Walter and researchers like her identified several factors that a civil war more likely; many of them appear present in the United States. One is whether a country is moving toward or away from democracy. As anybody watching the curtailment of voting rights, gridlocked Congress, and the terror tactics deployed against government officials who believe in the results of the 2020 presidential election can attest, American democracy is far from fully functioning. Instead, it seems to be what experts call an “anocracy”, a grey zone between autocracy and democracy where the people’s will is frequently thwarted but the government isn’t authoritarian enough to quash an uprising.

Ethnic strife is also a factor in America. For Walter, this is particularly worrying because in many of the cases she has studied, civil wars break out when a large, formerly empowered ethnic group begins to feel that they are losing that power. She does not have to do much to draw the link between an increasingly minority-majority America and the rising percentage of extremist-caused deaths ascribed to far-right or white supremacist groups (over 70 percent since 2008).

Of course, the same might have been said during the surge in white-power groups and secessionist factions in the ’70s and ’80s. They, too, were pushing back against an America they believed was changing in a direction that would disempower them. But Walter’s argument is different than those presented by some of the more heated and apocalyptic anti-Trump warnings. Instead, she believes that the kind of civil war coming for America will not be a sudden break caused by an event like the January 6 insurrection or a contested 2024 presidential election but rather a further slide down the same dark continuum. Most civil wars, she points out, are preceded by years of protest and preparation.

Those neo-Nazi cells of the ’80s became the militia movement of the ’90s. This seeded the broader conspiratorial manias of Alex Jones and then cross-pollinated with social media nihilism. All of it is marinating in an ever-more-concentrated ferment of forever war militarism and gun mania to become the street-fighting and Capitol-storming platoons of today’s white extremist militias. Borrowing the nomenclature of the CIA, which has studied insurgencies for decades, Walter writes that America is now in the “pre-insurgency phase” where extremists gather weapons, recruit members, and craft the organizing narrative of their struggle. All the evidence, she says, points to this disturbing reality: “America’s extremists are becoming more organized, more dangerous, and more determined, and they are not going away.”
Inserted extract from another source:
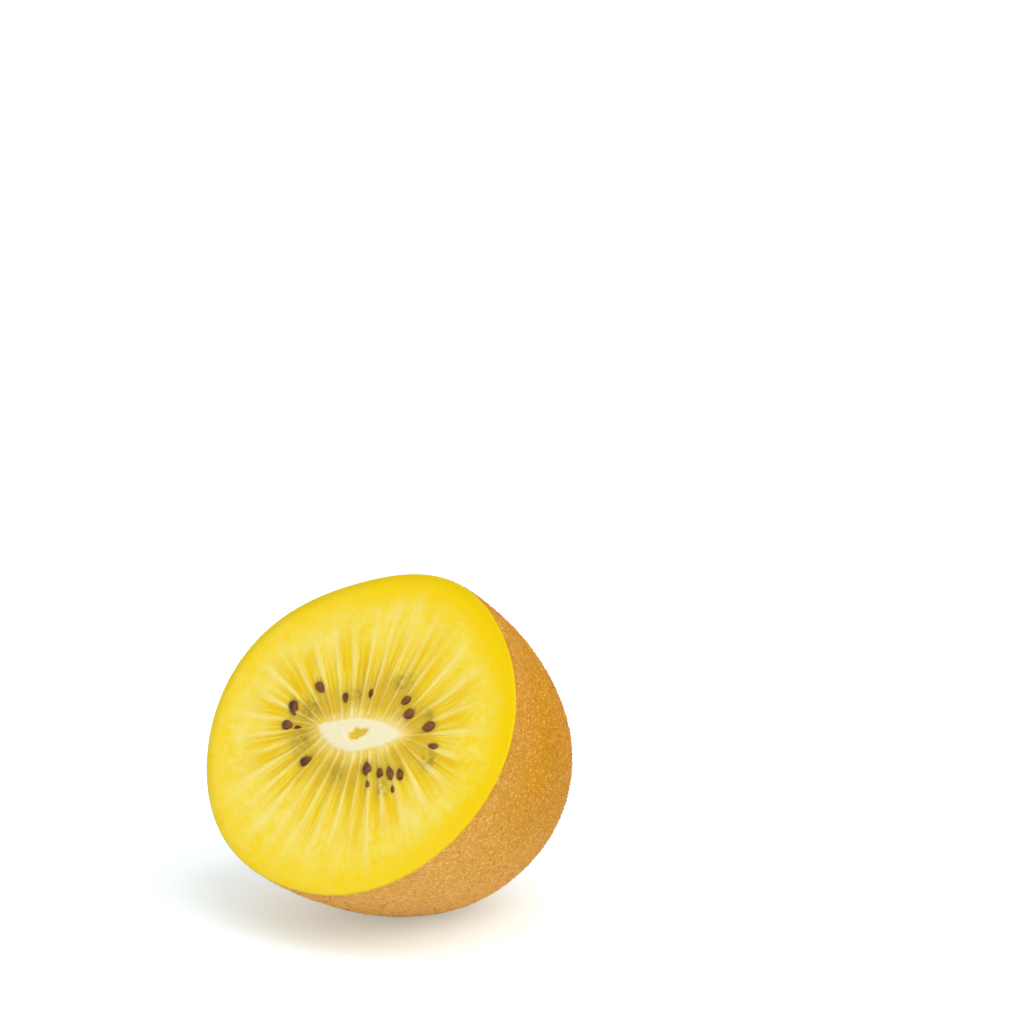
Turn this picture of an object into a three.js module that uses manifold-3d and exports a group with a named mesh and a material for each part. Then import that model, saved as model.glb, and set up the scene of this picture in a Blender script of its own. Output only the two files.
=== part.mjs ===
// Half a golden kiwi fruit, cut across and lying on its round side with the cut face up and forward.
// Millimetres, +Z up. The origin is the middle of the small flat spot that the fruit rests on.
import * as THREE from 'three';
import { mergeVertices } from 'three/addons/utils/BufferGeometryUtils.js';
import Module from 'manifold-3d';

// Lie of the fruit
const FACE_TILT = 34.7; // degrees from the level up to the direction that the cut face looks
const REST_DEPTH = 0.25; // how much of the round side the flat spot takes off
const LOWEST = new THREE.Vector3(-0.67, 12.71, -28.95); // lowest point, from the middle of the cut face

// Outline of the cut face: a mean radius with a two-, three-, four- and five-sided swell
// Each swell has its share of the radius and its direction in degrees
const RIM_RADIUS = 25.46;
const RIM_SWELLS = [[0.043, 0.6], [0.0125, 64.8], [0.0095, 73.4], [0.0068, 10]];
const RIM_BEVEL = 0.15; // the skin's edge curls back this far from the cut

// Body behind the cut: a round end like a blunt egg, whose middle line leans a little to one side
const BODY_LENGTH = 36.0;
const BODY_POWER = 1.97;
const BODY_ROOT = 2.745;
const LEAN_ACROSS = -0.028; // mm of shift for each mm behind the cut
const LEAN_UP = 0.075;
const BODY_STEPS = [0.05, 0.12, 0.2, 0.3, 0.4, 0.5, 0.6, 0.69, 0.77, 0.84, 0.895, 0.935, 0.965, 0.985];

// Stalk scar on the round end: a low corky ring about a shallow pit
const SCAR_RADIUS = 2.7;
const SCAR_HEIGHT = 0.45;
const SCAR_WIDTH = 0.8;
const PIT_DEPTH = 0.7;
const PIT_RADIUS = 1.5;
const SCAR_RINGS = [4.3, 3.5, 2.8, 2.1, 1.2, 0];

// Core in the middle of the cut face: an oval with slim ends, a little askew
const CORE_ACROSS = 7.9;
const CORE_UP = 2.75;
const CORE_SLIM = 0.14; // share taken off the height towards the ends
const CORE_SKEW = 0.9;
const CORE_TILT = 0.45;
const CORE_BOW = 0.33;
const CORE_SHIFT = new THREE.Vector2(0.15, -0.17);
const CORE_DOME = 0.3;
const CORE_PIT = new THREE.Vector2(-0.1, -0.35); // small ragged hollow
const CORE_PIT_DEPTH = 0.7;
const CORE_PIT_SIZE = [1.55, 0.85];
const CORE_PIT_TURN = 24; // degrees

// Locules round the core, with a thin pale wall between each two
const WALLS = 32;
const COLUMNS_PER_LOCULE = 3;
const WALL_SWINGS = [[4.31, 122], [3.99, 111], [1.84, 113]]; // degrees, direction, for 1, 2 and 3 turns
const WALL_TURN = 1.1;
const LOCULE_DEPTH = 0.22;
const LOCULE_REACH = 0.62; // locules end at this share of the way from the core to the rim
const FACE_STEPS = [-1, -0.6, -0.25, 0, 0.05, 0.12, 0.21, 0.32, 0.46, 0.6, 0.78, 0.94, 1];

// Seeds that the cut laid open: across, up, length, width, direction of the thin end in degrees
const SEEDS = [
  [-9.93, 5.25, 2.1, 1.2, -34],
  [-4.75, 4.5, 1.6, 0.8, -60],
  [-0.64, 5.86, 1.4, 0.7, -80],
  [5.79, 5.86, 1.7, 1.2, -128],
  [7.18, 4.07, 1.8, 1.45, -146],
  [11.4, 2.9, 2.1, 1.45, -156],
  [13.46, 0.21, 1.9, 0.95, 180],
  [-13.14, 1.46, 2.5, 1.4, -54],
  [-12.96, -1.18, 1.8, 1.45, 0],
  [-10.93, -1.29, 1.2, 0.7, 5],
  [-7.18, -5.75, 1.9, 1.3, 38],
  [3.79, -4.86, 2.1, 1.35, 121],
  [6.29, -5.1, 1.8, 0.95, 121],
  [8.07, -4.79, 2.3, 1.15, 131],
  [9.79, -4.68, 1.9, 0.95, 126],
  [5.07, -7.07, 1.5, 0.7, 119],
  [9.6, -7.0, 1.25, 0.6, 123],
];
const SEED_SINK = 0.3; // share of a seed's half width that its middle lies under the face
const SEED_DROP = 0.6; // share of the locules' depth that is added to it
const SEED_TAPER = 0.3;
const SEED_SIDES = 8;
const SEED_RINGS = 6;

// Block that cuts the flat spot
const BLOCK_SIDE = 40;
const BLOCK_HEIGHT = 10;

// Points closer than this are one
const WELD = 1e-4;

// Colours, and the places that tell which of them a triangle has
const SKIN_COLOUR = new THREE.Color('#b98a3e');
const FLESH_COLOUR = new THREE.Color('#f3d246');
const CORE_COLOUR = new THREE.Color('#f5ecc8');
const SEED_COLOUR = new THREE.Color('#5e3a2e');
const FACE_DEPTH = 0.8; // the face's triangles lie no deeper than this under the rim's bevel
const SKIN_LIP = 0.05; // the skin's begin this far inside the outline
const SEED_SPOT = 1.3; // a seed's lie this near to its middle
const SEED_RISE = 0.02; // and over this height

const radians = THREE.MathUtils.degToRad;
const columns = WALLS * COLUMNS_PER_LOCULE;

// Radius of the outline in a direction: evenness 0 is the cut face's own, 1 a circle
function rimRadius(angle, evenness = 0) {
  let swell = 0;
  RIM_SWELLS.forEach(([share, direction], i) => {
    swell += share * Math.cos((i + 2) * (angle - radians(direction)));
  });
  return RIM_RADIUS * (1 + swell * (1 - evenness));
}

// Edge of the core in a direction
function coreEdge(angle) {
  const x = CORE_ACROSS * Math.cos(angle) + CORE_SKEW * Math.sin(angle);
  const height = CORE_UP * ((1 - CORE_SLIM) * Math.sin(angle) - CORE_SLIM * Math.sin(3 * angle));
  const y = height + CORE_TILT * Math.cos(angle) + CORE_BOW * Math.cos(2 * angle);
  return new THREE.Vector2(x, y).add(CORE_SHIFT);
}

// Direction of a wall between two locules, by its number
function wallAngle(number) {
  const turn = number / WALLS * 2 * Math.PI;
  let swing = WALL_TURN;
  WALL_SWINGS.forEach(([size, direction], i) => {
    swing += size * Math.cos((i + 1) * turn - radians(direction));
  });
  return turn + radians(swing);
}

// Point of the cut face: share -1 is the middle of the core, 0 its edge and 1 the rim
function facePoint(angle, share) {
  const edge = coreEdge(angle);
  if (share < 0) return edge.sub(CORE_SHIFT).multiplyScalar(1 + share).add(CORE_SHIFT);
  const rim = new THREE.Vector2(Math.cos(angle), Math.sin(angle)).multiplyScalar(rimRadius(angle));
  return edge.lerp(rim, share);
}

// Height of the cut face over the plane of the cut
function faceHeight(angle, share, onWall) {
  if (share < 0) {
    const off = facePoint(angle, share).sub(CORE_PIT);
    off.rotateAround(new THREE.Vector2(), -radians(CORE_PIT_TURN));
    const apart = Math.hypot(off.x / CORE_PIT_SIZE[0], off.y / CORE_PIT_SIZE[1]);
    return CORE_DOME * (1 - (1 + share) ** 2) - CORE_PIT_DEPTH * Math.exp(-(apart ** 3));
  }
  if (onWall || share >= LOCULE_REACH) return 0;
  const along = Math.sin(Math.PI * Math.sqrt(share / LOCULE_REACH));
  return -LOCULE_DEPTH * along;
}

// Point of the skin: share is the depth behind the cut over the body's length
function skinPoint(angle, share, ring) {
  const depth = BODY_LENGTH * share;
  const radius = ring ?? rimRadius(angle, share) * (1 - share ** BODY_POWER) ** (1 / BODY_ROOT);
  const rise = ring === undefined ? 0 : scarHeight(ring);
  return new THREE.Vector3(
    radius * Math.cos(angle) + LEAN_ACROSS * depth,
    radius * Math.sin(angle) + LEAN_UP * depth,
    -depth - rise,
  );
}

// Height of the stalk scar over the round end, by the distance from its middle
function scarHeight(radius) {
  const ring = SCAR_HEIGHT * Math.exp(-(((radius - SCAR_RADIUS) / SCAR_WIDTH) ** 2));
  return ring - PIT_DEPTH * Math.exp(-((radius / PIT_RADIUS) ** 2));
}

// Depth share at which the round end has a given radius
function shareAtRadius(radius) {
  return (1 - (radius / RIM_RADIUS) ** BODY_ROOT) ** (1 / BODY_POWER);
}

// The fruit's body: a turned solid with one ring of points for each step, each point then moved to its place
function makeBody() {
  const rings = [];
  FACE_STEPS.forEach((share) => rings.push((angle, onWall) => {
    const flat = facePoint(angle, share);
    return new THREE.Vector3(flat.x, flat.y, share === 1 ? -RIM_BEVEL : faceHeight(angle, share, onWall));
  }));
  BODY_STEPS.forEach((share) => rings.push((angle) => skinPoint(angle, share)));
  SCAR_RINGS.forEach((radius) => rings.push((angle) => skinPoint(angle, shareAtRadius(radius), radius)));

  rings.reverse(); // from the round end to the middle of the face, so that the surface faces outwards
  const last = rings.length - 1;
  const profile = rings.map((ring, i) => {
    const turn = Math.PI * i / last;
    return new THREE.Vector2(Math.sin(turn), Math.cos(turn));
  });
  profile[0].x = 0;
  profile[last].x = 0;
  const body = new THREE.LatheGeometry(profile, columns);
  const places = body.getAttribute('position');
  for (let column = 0; column <= columns; column += 1) {
    const wall = (column % columns) / COLUMNS_PER_LOCULE;
    const before = Math.floor(wall);
    const angle = THREE.MathUtils.lerp(wallAngle(before), wallAngle(before + 1), wall - before);
    rings.forEach((ring, i) => {
      const point = ring(angle, wall === before);
      places.setXYZ(column * rings.length + i, point.x, point.y, point.z);
    });
  }
  return body;
}

// A seed: a small drop with its thin end at the core, half sunk in the face
function makeSeed([across, up, length, width, heading]) {
  const seed = new THREE.SphereGeometry(1, SEED_SIDES, SEED_RINGS);
  seed.rotateZ(Math.PI / 2);
  const points = seed.getAttribute('position');
  for (let i = 0; i < points.count; i += 1) {
    const taper = 1 - SEED_TAPER * points.getX(i);
    points.setXYZ(i, points.getX(i), points.getY(i) * taper, points.getZ(i) * taper);
  }
  seed.scale(length / 2, width / 2, width / 2);
  seed.rotateZ(radians(heading));
  seed.translate(across, up, -LOCULE_DEPTH * SEED_DROP - SEED_SINK * width / 2);
  return seed;
}

// A closed geometry as a solid, and a solid as a geometry
const wasm = await Module();
wasm.setup();

function toSolid(geometry) {
  const bare = geometry.clone();
  bare.deleteAttribute('normal');
  bare.deleteAttribute('uv');
  const merged = mergeVertices(bare, WELD);
  const corners = [];
  for (let i = 0; i < merged.index.count; i += 3) {
    const [a, b, c] = [0, 1, 2].map((k) => merged.index.getX(i + k));
    if (a !== b && b !== c && c !== a) corners.push(a, b, c);
  }
  const mesh = new wasm.Mesh({
    numProp: 3,
    vertProperties: merged.getAttribute('position').array,
    triVerts: new Uint32Array(corners),
  });
  return new wasm.Manifold(mesh);
}

function toGeometry(solid) {
  const { vertProperties, triVerts } = solid.getMesh();
  const geometry = new THREE.BufferGeometry();
  geometry.setAttribute('position', new THREE.BufferAttribute(vertProperties, 3));
  geometry.setIndex(new THREE.BufferAttribute(triVerts, 1));
  return geometry;
}

// Colour of each triangle, by where it lies in the frame of the cut face
function paint(geometry, toFace) {
  const loose = geometry.toNonIndexed();
  const places = loose.getAttribute('position');
  const colours = new Float32Array(places.count * 3);
  const middle = new THREE.Vector3();
  const seedSpots = SEEDS.map(([across, up]) => new THREE.Vector2(across, up));
  for (let i = 0; i < places.count; i += 3) {
    middle.set(0, 0, 0);
    for (let k = 0; k < 3; k += 1) {
      middle.add(new THREE.Vector3().fromBufferAttribute(places, i + k).divideScalar(3));
    }
    middle.applyMatrix4(toFace);
    const flat = new THREE.Vector2(middle.x, middle.y);
    const angle = Math.atan2(middle.y, middle.x);
    const inOutline = flat.length() < rimRadius(angle) - SKIN_LIP;
    let colour = SKIN_COLOUR;
    if (middle.z > -RIM_BEVEL - FACE_DEPTH && inOutline) colour = FLESH_COLOUR;
    const inCore = ((flat.x - CORE_SHIFT.x) / CORE_ACROSS) ** 2 + ((flat.y - CORE_SHIFT.y) / CORE_UP) ** 2;
    if (colour === FLESH_COLOUR && inCore < 1) colour = CORE_COLOUR;
    const near = Math.min(...seedSpots.map((spot) => spot.distanceTo(flat)));
    if (colour === FLESH_COLOUR && middle.z > SEED_RISE && near < SEED_SPOT) colour = SEED_COLOUR;
    for (let k = 0; k < 3; k += 1) colour.toArray(colours, (i + k) * 3);
  }
  loose.setAttribute('color', new THREE.BufferAttribute(colours, 3));
  loose.computeVertexNormals();
  return loose;
}

// The cut face's frame stood up in the part's frame, with the round side's lowest point over the origin
const lie = new THREE.Matrix4().makeRotationX(radians(90 - FACE_TILT));
lie.premultiply(new THREE.Matrix4().makeTranslation(-LOWEST.x, -LOWEST.y, -LOWEST.z - REST_DEPTH));

let fruit = toSolid(makeBody());
SEEDS.forEach((seed) => {
  fruit = fruit.add(toSolid(makeSeed(seed)));
});
const lying = toGeometry(fruit).applyMatrix4(lie);
const below = new THREE.BoxGeometry(BLOCK_SIDE, BLOCK_SIDE, BLOCK_HEIGHT).translate(0, 0, -BLOCK_HEIGHT / 2);
const rested = toGeometry(toSolid(lying).subtract(toSolid(below)));

const half = new THREE.Mesh(
  paint(rested, lie.clone().invert()),
  new THREE.MeshStandardMaterial({ vertexColors: true, roughness: 0.45, metalness: 0 }),
);
half.name = 'kiwi_half';

const part = new THREE.Group();
part.name = 'golden_kiwi_half';
part.add(half);

export default part;
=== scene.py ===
# Half a golden kiwi fruit: a finer cut face, skin and seeds than the solid's, and short hairs on the skin.
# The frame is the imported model's, in metres. Lengths named here are in millimetres and directions in degrees.
import math

import bpy
import numpy as np
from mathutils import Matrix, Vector


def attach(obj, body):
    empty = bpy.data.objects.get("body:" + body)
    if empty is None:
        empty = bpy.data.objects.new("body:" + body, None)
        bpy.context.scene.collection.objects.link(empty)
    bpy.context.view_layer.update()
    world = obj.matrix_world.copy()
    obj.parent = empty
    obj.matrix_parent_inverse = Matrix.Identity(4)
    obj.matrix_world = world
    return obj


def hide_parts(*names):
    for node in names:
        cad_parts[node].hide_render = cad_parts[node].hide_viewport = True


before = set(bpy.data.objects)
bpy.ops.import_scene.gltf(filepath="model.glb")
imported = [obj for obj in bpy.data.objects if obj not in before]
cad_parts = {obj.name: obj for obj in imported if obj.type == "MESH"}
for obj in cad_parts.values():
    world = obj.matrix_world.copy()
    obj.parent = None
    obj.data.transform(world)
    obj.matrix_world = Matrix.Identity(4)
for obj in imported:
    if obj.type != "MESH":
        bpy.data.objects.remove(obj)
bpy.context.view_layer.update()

MM = 0.001

# Lie of the fruit: how far above the level the cut face looks, what the flat spot takes off the round side,
# and the round side's lowest point from the middle of the cut face
FACE_TILT = 34.7
REST_DEPTH = 0.25
LOWEST = (-0.67, 12.71, -28.95)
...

Although Walter is very clear about the clear and present danger posed by a right-wing insurgency, she does not engage in the sectarian scaremongering sometimes indulged by the American left. In her conclusion, she proposes a positive rather than punitive approach. Based on research she conducted for the World Bank, she shows that many countries avoided civil wars not by improving their economies but by getting better at governing. “The solution is not to abandon democracy,” she writes, “but to improve it.”

There is a future where How Civil Wars Start could be remembered as eerily prescient. The best that Walter and the rest of us can hope for is that her book helped make its message ultimately irrelevant.